SpaceX, Elon Musk’s rocket ship company, has announced that it will be launching a large number of Starlink prototype satellites into space this month. The satellites will be lacking inter-satellite links but will still contain onboard antennas and electric propulsion. The exact number being sent up into space is unclear but the firm has said that there will be “dozens” launched.
Speaking at the Satellite 2019 conference, Gwynne Shotwell, SpaceX’s president and Chief Operating Officer said:
“This next batch of satellites will really be a demonstration set for us to see the deployment scheme and start putting our network together. We start launching satellites for actual service later this year.”

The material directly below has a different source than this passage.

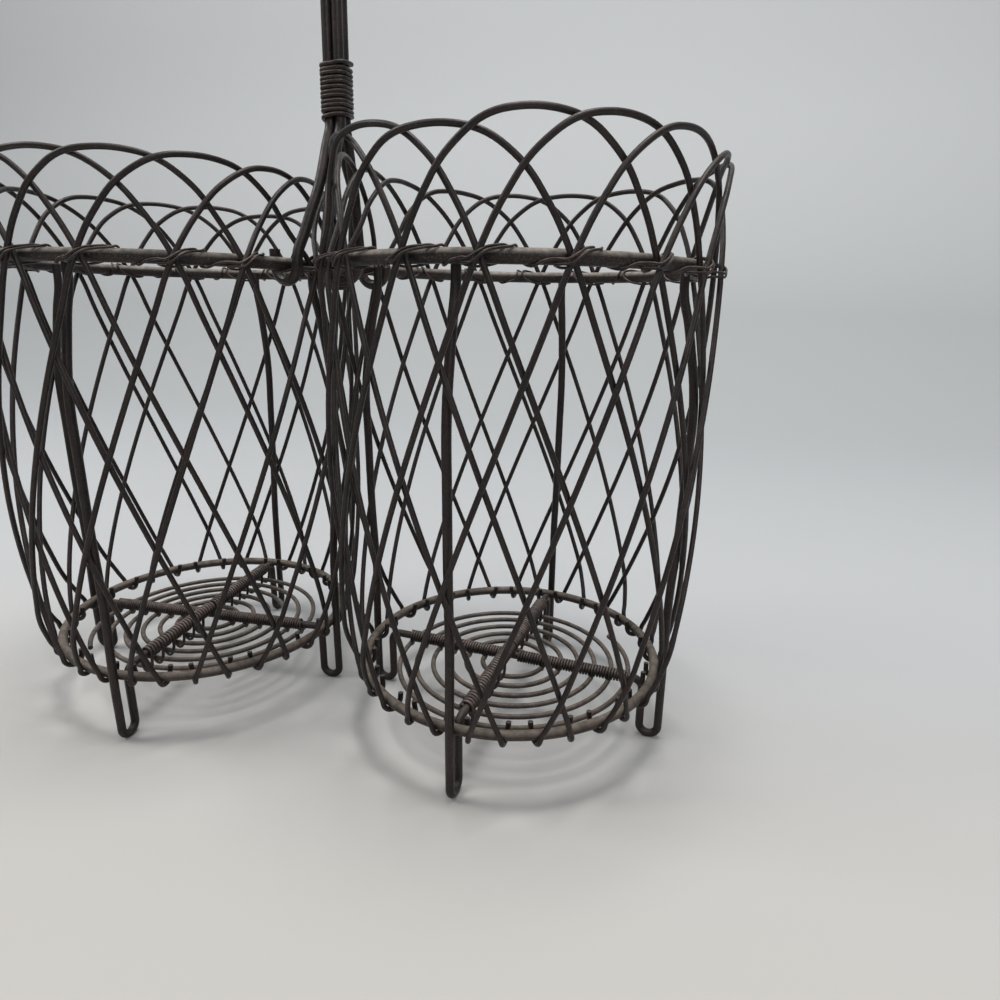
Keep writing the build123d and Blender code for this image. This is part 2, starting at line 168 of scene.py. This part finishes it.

For an operational broadband constellation, SpaceX needs 800 Starlink satellites in orbit and hopes to achieve this goal by 2020 or 2021. In total, the firm is planning a constellation made up of 12,000 satellites, according to FCC filings. This year, Shotwell hopes that the company can launch between two and six more times to put more satellites into orbit.
The firm is well stocked with rockets to accomplish these launches after it wrongly anticipated a commercial boom and expanded its manufacturing capacity to 40 rockets per year. Speaking at the same conference, Shotwell said:
“We thought the commercial market might expand to that, I think we probably wished it had, but we've got plenty of capacity to launch our Starlink system.”
It’s unclear how Starlink will manifest itself in people’s lives in future but the original plan behind the project was to serve broadband internet to underserved areas around the planet and to offer a competitive service in urban areas. The firm believes that it can utilise the revenues from this project in order to help finance its Mars ambitions, and it also expects to use the technology in order to deliver communications to and from Mars.